En 1911, il réalise que pour demeurer compétitive, l’entreprise devra assurer un approvisionnement en papier journal à bon prix. McCormick avait un plan : il convainc la direction d’investir 1 million de dollars pour la construction d’une usine de papier. Il choisira d’abord Thorold en Ontario, mais l’inconvénient à cet endroit demeure l’impossibilité d’acquérir d’importantes concessions forestières pour un approvisionnement durable. Pour résoudre ce problème, McCormick poursuit ses visites en Ontario et au Québec. Il se rendra jusque sur la Côte-Nord en 1915 et il obtiendra une concession à Shelter Bay (Port-Cartier). En raison de la Première Guerre mondiale qui s’amorce, les développements de l’entreprise sur la Côte-Nord seront mis en suspens. En 1920, à Franquelin, McCormick acquiert le site de la Franquelin Lumber and Pulpwood Company. Peu après, ce seront des concessions le long des rivières Manicouagan et Outardes qui seront acquises avec la condition de construire une usine de papier sur la Côte-Nord.

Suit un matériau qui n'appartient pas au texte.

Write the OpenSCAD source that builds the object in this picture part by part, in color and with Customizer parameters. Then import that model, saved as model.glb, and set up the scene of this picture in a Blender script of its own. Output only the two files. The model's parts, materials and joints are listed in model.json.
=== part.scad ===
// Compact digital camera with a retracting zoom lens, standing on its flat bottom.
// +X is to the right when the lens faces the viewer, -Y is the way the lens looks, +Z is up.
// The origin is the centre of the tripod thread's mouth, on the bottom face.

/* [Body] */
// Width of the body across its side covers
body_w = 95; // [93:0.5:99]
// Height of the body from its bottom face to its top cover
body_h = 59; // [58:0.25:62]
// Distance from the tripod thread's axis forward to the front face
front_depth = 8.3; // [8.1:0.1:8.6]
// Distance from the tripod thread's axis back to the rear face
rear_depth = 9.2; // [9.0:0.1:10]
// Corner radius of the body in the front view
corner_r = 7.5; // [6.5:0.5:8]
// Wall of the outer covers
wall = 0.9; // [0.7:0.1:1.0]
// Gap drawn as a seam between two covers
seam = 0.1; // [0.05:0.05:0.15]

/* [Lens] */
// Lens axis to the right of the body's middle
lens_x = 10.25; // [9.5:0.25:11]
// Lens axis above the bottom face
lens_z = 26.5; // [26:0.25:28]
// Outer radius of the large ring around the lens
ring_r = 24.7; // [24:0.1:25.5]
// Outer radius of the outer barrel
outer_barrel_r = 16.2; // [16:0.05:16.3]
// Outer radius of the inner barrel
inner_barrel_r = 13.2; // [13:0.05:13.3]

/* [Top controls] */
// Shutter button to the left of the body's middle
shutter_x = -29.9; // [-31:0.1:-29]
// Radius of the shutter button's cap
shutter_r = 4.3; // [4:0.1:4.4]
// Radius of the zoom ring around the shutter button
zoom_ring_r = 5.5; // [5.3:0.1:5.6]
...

Ces acquisitions ont permis la création de nombreux emplois, mais le Colonel devait aussi en tête de bénéficier d’une main-d’œuvre à bon marché pour arriver à ses fins. Dans sa biographie, Norton Smith raconte que McCormick prenait très au sérieux ses responsabilités auprès des « primitive and domestic » québécois, dont le conservatisme et l’amour des traditions tenaient leurs racines dans trois siècles d’un régime catholique autoritaire. Toujours selon Norton Smith, le Colonel et la Tribune Company furent généreux : aux premières années d’existence de la ville, ils supportent à plus de 90% les dépenses et absorbent les pertes de 15 000$ par an liées aux opérations de l’hôpital. Sans oublier qu’il a acquis le terrain pour la construction de l’Église et qu’avec les profits de la vente de la bière aux travailleurs il a offert le nécessaire pour meubler la bibliothèque (Alice-Lane).

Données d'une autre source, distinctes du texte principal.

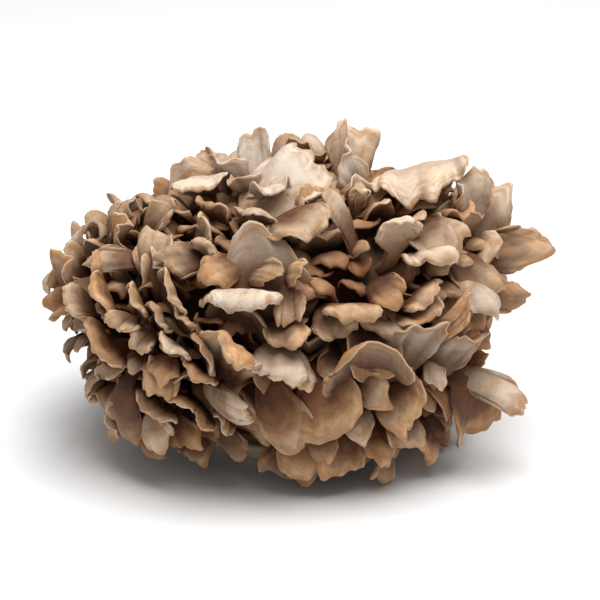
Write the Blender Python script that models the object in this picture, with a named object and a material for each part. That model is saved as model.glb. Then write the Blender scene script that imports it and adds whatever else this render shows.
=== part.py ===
"""A maitake mushroom: one fruiting body of fan-shaped fronds that grow from one cut base.

Lengths below are in millimetres and angles in degrees. The mesh is in metres, +Z up: the flat cut base
lies on the plane z = 0, the middle of the outline is over the origin, and the front faces -Y.
"""

import math

import bmesh
import bpy
import numpy as np

MM = 0.001
COLOUR = (0.47, 0.34, 0.235, 1.0)
ROUGHNESS = 0.8

# The core: the branched base that the fronds stand out of, cut flat underneath.
CORE_SHARE = 0.72       # of the dome's radius
CORE_COLUMNS = 14
CORE_LATITUDES = (-55, -15, 25, 60)
CUT_RADIUS = 34.0       # of the flat cut face that the mushroom stands on
CUT_NECK = 12.0         # height over which the cut base widens into the core
CUT_FLARE = 1.12        # radius at that height, as a share of the cut face's

# The dome that the frond tips reach, round the heart of the cluster.
HEART = 62.0            # height above the table
HALF_WIDTH = 91.0
HALF_DEPTH = 77.0
CROWN_RISE = 51.0
SKIRT_DROP = 61.0
LEAN = 0.12             # the crown stands this much higher on the +X side, and lower on the other
PLAN_POWER = 2.3        # 2 would be an ellipse, and more is squarer
CROWN_POWER = 2.4
SKIRT_POWER = 3.7
# Where the dome swells or sinks: longitude, latitude, angular radius, millimetres outward.
SWELLS = [
    (88, 20, 24, 10),
    (-62, -36, 16, 4),
    (88, -14, 14, -26),
    (82, -27, 13, 5),
    (-88, -28, 20, -20),
    (20, 20, 10, -4),
    (150, 10, 25, -9),
    (-150, -12, 22, -8),
    (178, -5, 26, 4),
    (120, -30, 18, -7),
    (-116, 32, 20, -12),
    (113, 40, 18, -12),
    (-20, -42, 15, -9),
    (32, -40, 12, 6),
    (-86, 12, 12, 5),
]

# Every frond: a stem from the heart of the cluster, widening into a fan-shaped cap.
HIDDEN = 0.5            # cap length under its neighbours, as a share of the length that shows
SPREAD = 102.0          # half angle of the cap's rounded margin
FAN_RADIUS = 0.46       # radius of that margin, as a share of the cap's length
BLUNT = 0.64            # and at most this share of the cap's width, so that narrow caps end bluntly
OPENING = 1.6           # 1 widens evenly from neck to margin, and more opens sooner
SKEW = 0.12             # the most that one side of the margin runs ahead of the other
LOBES = [(0.08, 2.6), (0.06, 6.3), (0.04, 13.0), (0.026, 21.0)]     # share of the radius, and rate across
RIPPLES = [(1.0, 1.0), (0.35, 2.3), (0.14, 4.1)]    # share of the wave, and rate across
RIPPLE_GROWTH = 1.7     # the waves grow from the neck to the margin by this power
CURL_STARTS = 0.72      # share of the cap's length where the margin starts to turn down
NECK_THICK = 1.5        # of the frond's thickness, at the neck
RIM_THICK = 0.82        # and at the margin
STEM_HALF_WIDTH = 5.0
STEM_BEND = 14.0        # the most that a stem runs straight on from its cap's neck
ROOT_HEIGHT = 40.0
ROOT_DEPTH = 0.5        # a stem starts this far out from the heart towards its cap
LOWEST = 1.0            # no frond reaches lower than this; the cut base stands on the table

# The kinds of frond: how far the tip stands out from the dome, how far the cap is cupped across, bent
# along its length and curled at the margin, its wave's height, and its rise out of the neck.
KINDS = {
    "scale": dict(tilt=44, cup=-35, bend=46, curl=34, wave=2.3, inner=45),
    "spoon": dict(tilt=14, cup=85, bend=8, curl=0, wave=2.0, inner=60),
    "fan": dict(tilt=42, cup=88, bend=24, curl=34, wave=3.0, inner=-20, neck=0.3, under=True),
    "lip": dict(tilt=68, cup=-20, bend=44, curl=64, wave=1.6, inner=10, thick=2.8),
    "leaf": dict(tilt=56, cup=-40, bend=28, curl=20, wave=1.6, inner=30, neck=0.5),
    "slab": dict(tilt=16, cup=-22, bend=30, curl=46, wave=3.2, inner=60),
    "upright": dict(tilt=66, cup=50, bend=-15, curl=20, wave=3.0, inner=-5),
    "blade": dict(tilt=104, cup=-22, bend=22, curl=26, wave=1.5, inner=25, neck=0.7, thick=2.1),
    "frill": dict(tilt=30, cup=45, bend=4, curl=20, wave=2.8, inner=30, thick=1.7, waves=4.0),
}

# The grid of the solid's caps: steps from neck to margin, and across.
BROAD = 19.0            # caps this wide or wider get the finer of the two grids
BROAD_GRID = (1, (0.4, 1.0), (-1.0, -0.42, 0.42, 1.0))
NARROW_GRID = (1, (0.35, 1.0), (-1.0, 0.0, 1.0))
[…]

Ce texte m’a aussi été inspiré par une lettre d’opinion publiée par Yves Gingras, professeur au département d’histoire de l’UQAM (Quand Marie-Victorin parlait comme Pierre Vallières, La Presse, 12 novembre 2020). Gingras nous décrit entre autres le passage du frère Marie-Victorin dans l’Est du Québec. Je souligne ici que Marie-Victorin est connu pour avoir fondé le Jardin botanique de Montréal et publié la Flore Laurentienne en 1935, une synthèse de 30 années d’études, d’explorations et d’observations à côtoyer les gens de la Côte-Nord et de la Gaspésie.

Gingras nous rappelle en particulier l’indignation de Marie-Victorin à faire partie d’un peuple colonisé. Il nous résume certains écrits du frère, dont un article de 1925 publié dans Le Devoir,  où il relate que, revenu de la Côte-Nord et de la Gaspésie complètement « écœuré et navré » de ce qu’il avait observé, l’exploitation économique : « de grands troupeaux de nos compatriotes : hommes, femmes et enfants [qui], poussés par la misère et l’inéluctable déterminisme des conditions économiques, sont jetés au cœur de cette forêt boréale, lointaine et inhospitalière, pour y mener une vie de paria dont nous n’avons pas idée […]. Et pour que les siens ne crèvent pas de faim, pour ramasser quelques piastres que lui jette le jobber lui-même serré à la gorge par la compagnie, l’homme bûchera des étoiles jusqu’aux étoiles. Pour se reposer, il passera à son cou le collier de cuir et chiennera les billes de bois en lieu et place des bêtes de somme ». Il dénonçait également le fait qu’aucun Canadien français n’avait « le droit de présenter la mouche au saumon dans les rivières poissonneuses de la province de Québec […]. Et, de conclure son texte en rappelant que seule la formation d’une élite scientifique apportera « dans un avenir que nous voulons rapproché, la libération économique [et] fera de nous une véritable nation. » Enfin, en 1932, après avoir reçu un prix de la Société botanique de France, il affirme « parce que nous avons résolu une bonne fois d’être nous-mêmes dans un pays qui est le nôtre […] ; parce que nous récusons le rôle de nègres blancs et que nous réclamons le droit de choisir nos maîtres et de déterminer nous-mêmes nos admirations […]. » Bien sûr, il faut remettre ces affirmations dans le contexte de l’époque, mais de voir le sort des travailleurs et ceux, aujourd’hui sans emploi dans l’industrie forestière de la Côte-Nord, fait réfléchir quant à la reconnaissance de certains employeurs envers leur main d’œuvre.

Pour répondre aux questions soulevées plus haut, sans rien enlever à la vision et au leadership d’investisseurs étrangers, dont McCormick, j’ose affirmer aujourd’hui que l’on doit peut-être relativiser ces héritages, et repenser l’hommage que mérite aussi nos pionniers, nos travailleurs, pour qu’il soit à la hauteur du monument érigé – de cet homme plus grand que nature ancré dans son canot. L’idée n’est pas de déboulonner un monument, mais bien peut-être d’en construire un pour rappeler le sacrifice des travailleurs dans cette épopée pour consolider ici l’empire de McCormick et fonder notre région telle que nous la connaissons. Et j’ose croire que même les employés sacrifiés par la fermeture de l’usine y verraient aussi un minimum de respect à leur égard.